Posted by: john brewster | Aug 8 2023 22:57 utc | 128

Norwegian | Aug 8 2023 17:34 utc | 68
*** I am guessing he meant the state financed system. It worked rather well in Sweden until the CIA murdered Olof Palme.***
Palme seems to be somewhat ‘sainted’ nowadays … why?
Wasn’t he chairman of the steering committee of the Bilderberg Group?

Posted by: Cynic | Aug 8 2023 23:00 utc | 129

Politics in the US is a ritual designed to keep the Rich in, the Fascist unrecognized, and the Communist & Socialist out.
I think that it is fair to say that many bright young men and women, with ideological view that cross the spectrum, come into political office with the best of bourgeois intentions the make things better for citizens of the US, at least according to what they think is better.
Once they arrive at the House or Senate they are informed, not always diplomatically, that their job as junior Congress and Senate members, is to vote when and how to, and raise money for the part, and not much else until they have enough seniority to be given a coveted chairmanship one or another committee. The longer they remain in political office, the more they realize that they must (and do) play the game, or they will be primaried.
There are many dos and don’ts, but the ideological rules for junior members elected by the senior congressional membership are quite interesting.
For example: A Democrat can call themselves a socialist (but noy a communist) in a strictly loosie, goose way; but they can’t vote like a socialist. Also, they can vote like a NAZI if it helps them in their district or state, but they can’t identify as one. They can appose a war unless the war was started by a Democratic President (or if the enemy is Russia, China, or deemed to be “communistic” regardless of who started it.
A Republican would never call themselves a socialist or a communist, so that issue is moot. They can act and vote like NAZIS (if it helps them in their district to raise money and garner votes), but they should always refrain from self-identifying as such. By the same token, they can vote with “liberal Democrats” from time to time, if they get permission and it helps them raise money, get reelected, and their vote does not change anything for the Republicans.
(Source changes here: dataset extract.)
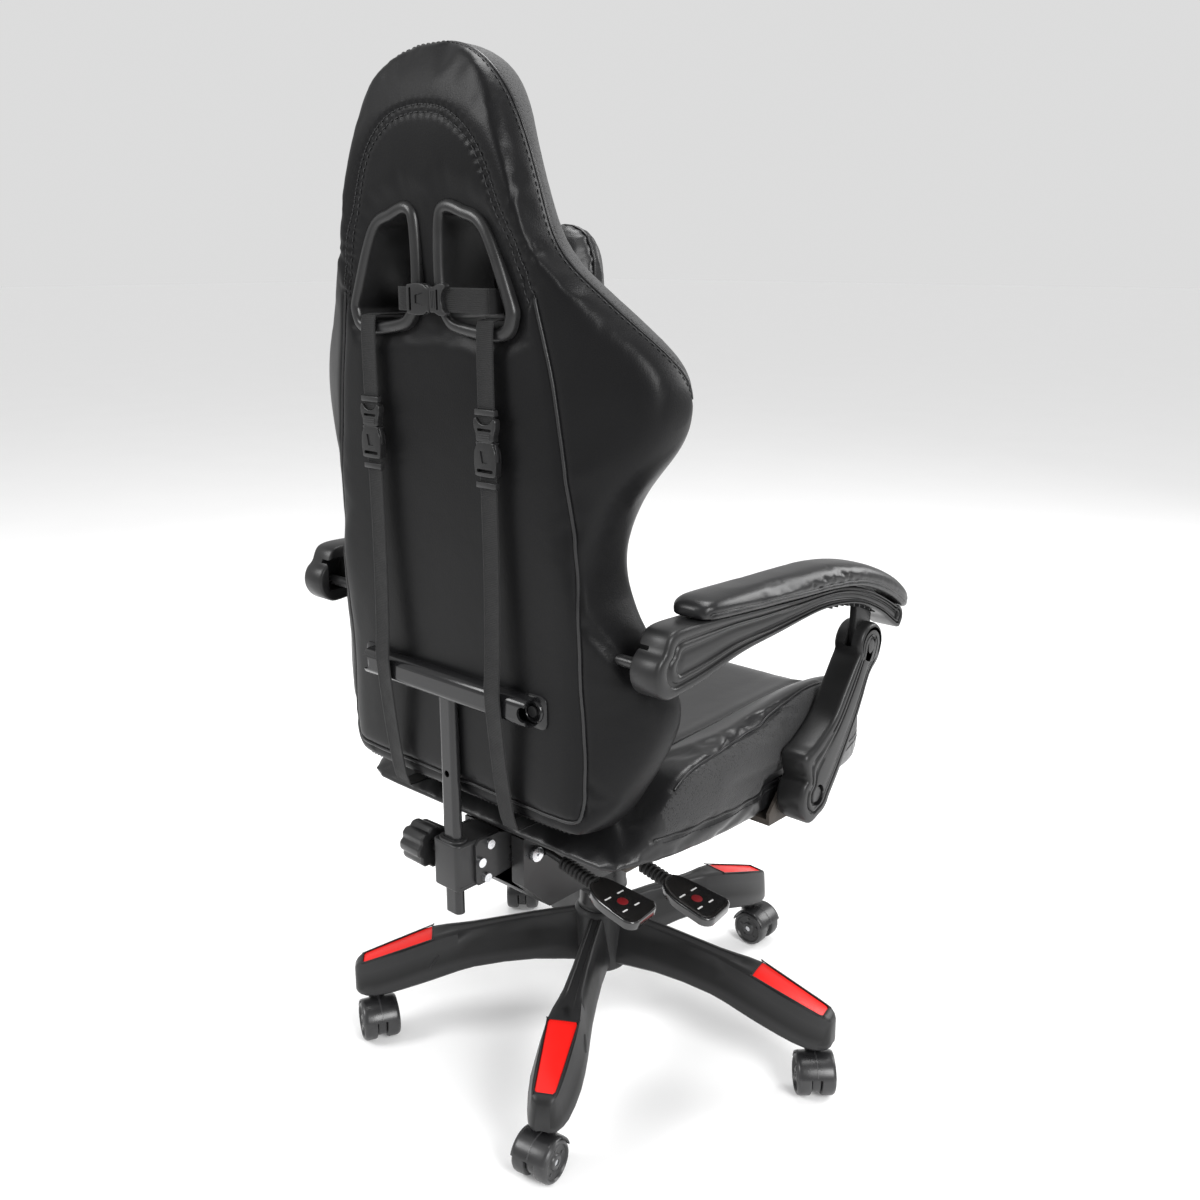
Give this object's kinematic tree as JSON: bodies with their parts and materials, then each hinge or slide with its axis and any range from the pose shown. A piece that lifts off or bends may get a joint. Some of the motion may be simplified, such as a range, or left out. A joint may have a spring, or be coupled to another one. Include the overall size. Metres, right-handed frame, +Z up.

Again, like the Democrats, Republicans may oppose a war started by a Democratic President, unless the enemy is Russia, China, or “Communistic.”
War foreign policy is one of the few areas that are often bipartisan: The MIC demands it.

Posted by: Ed | Aug 8 2023 23:06 utc | 130

john brewster | Aug 8 2023 18:00 utc | 76
*** Right, King Charles has the most at stake in the UK. Ha. Ha. He is nothing more than a billionaire parasite who spent the first 60 years of his life cutting ribbons. If they eliminated monarchy, he would go off to one of his estates and play golf. He has nothing at stake.***
Yes he does — if no longer Prince or King, he couldn’t have a royal tootpaste squeezer.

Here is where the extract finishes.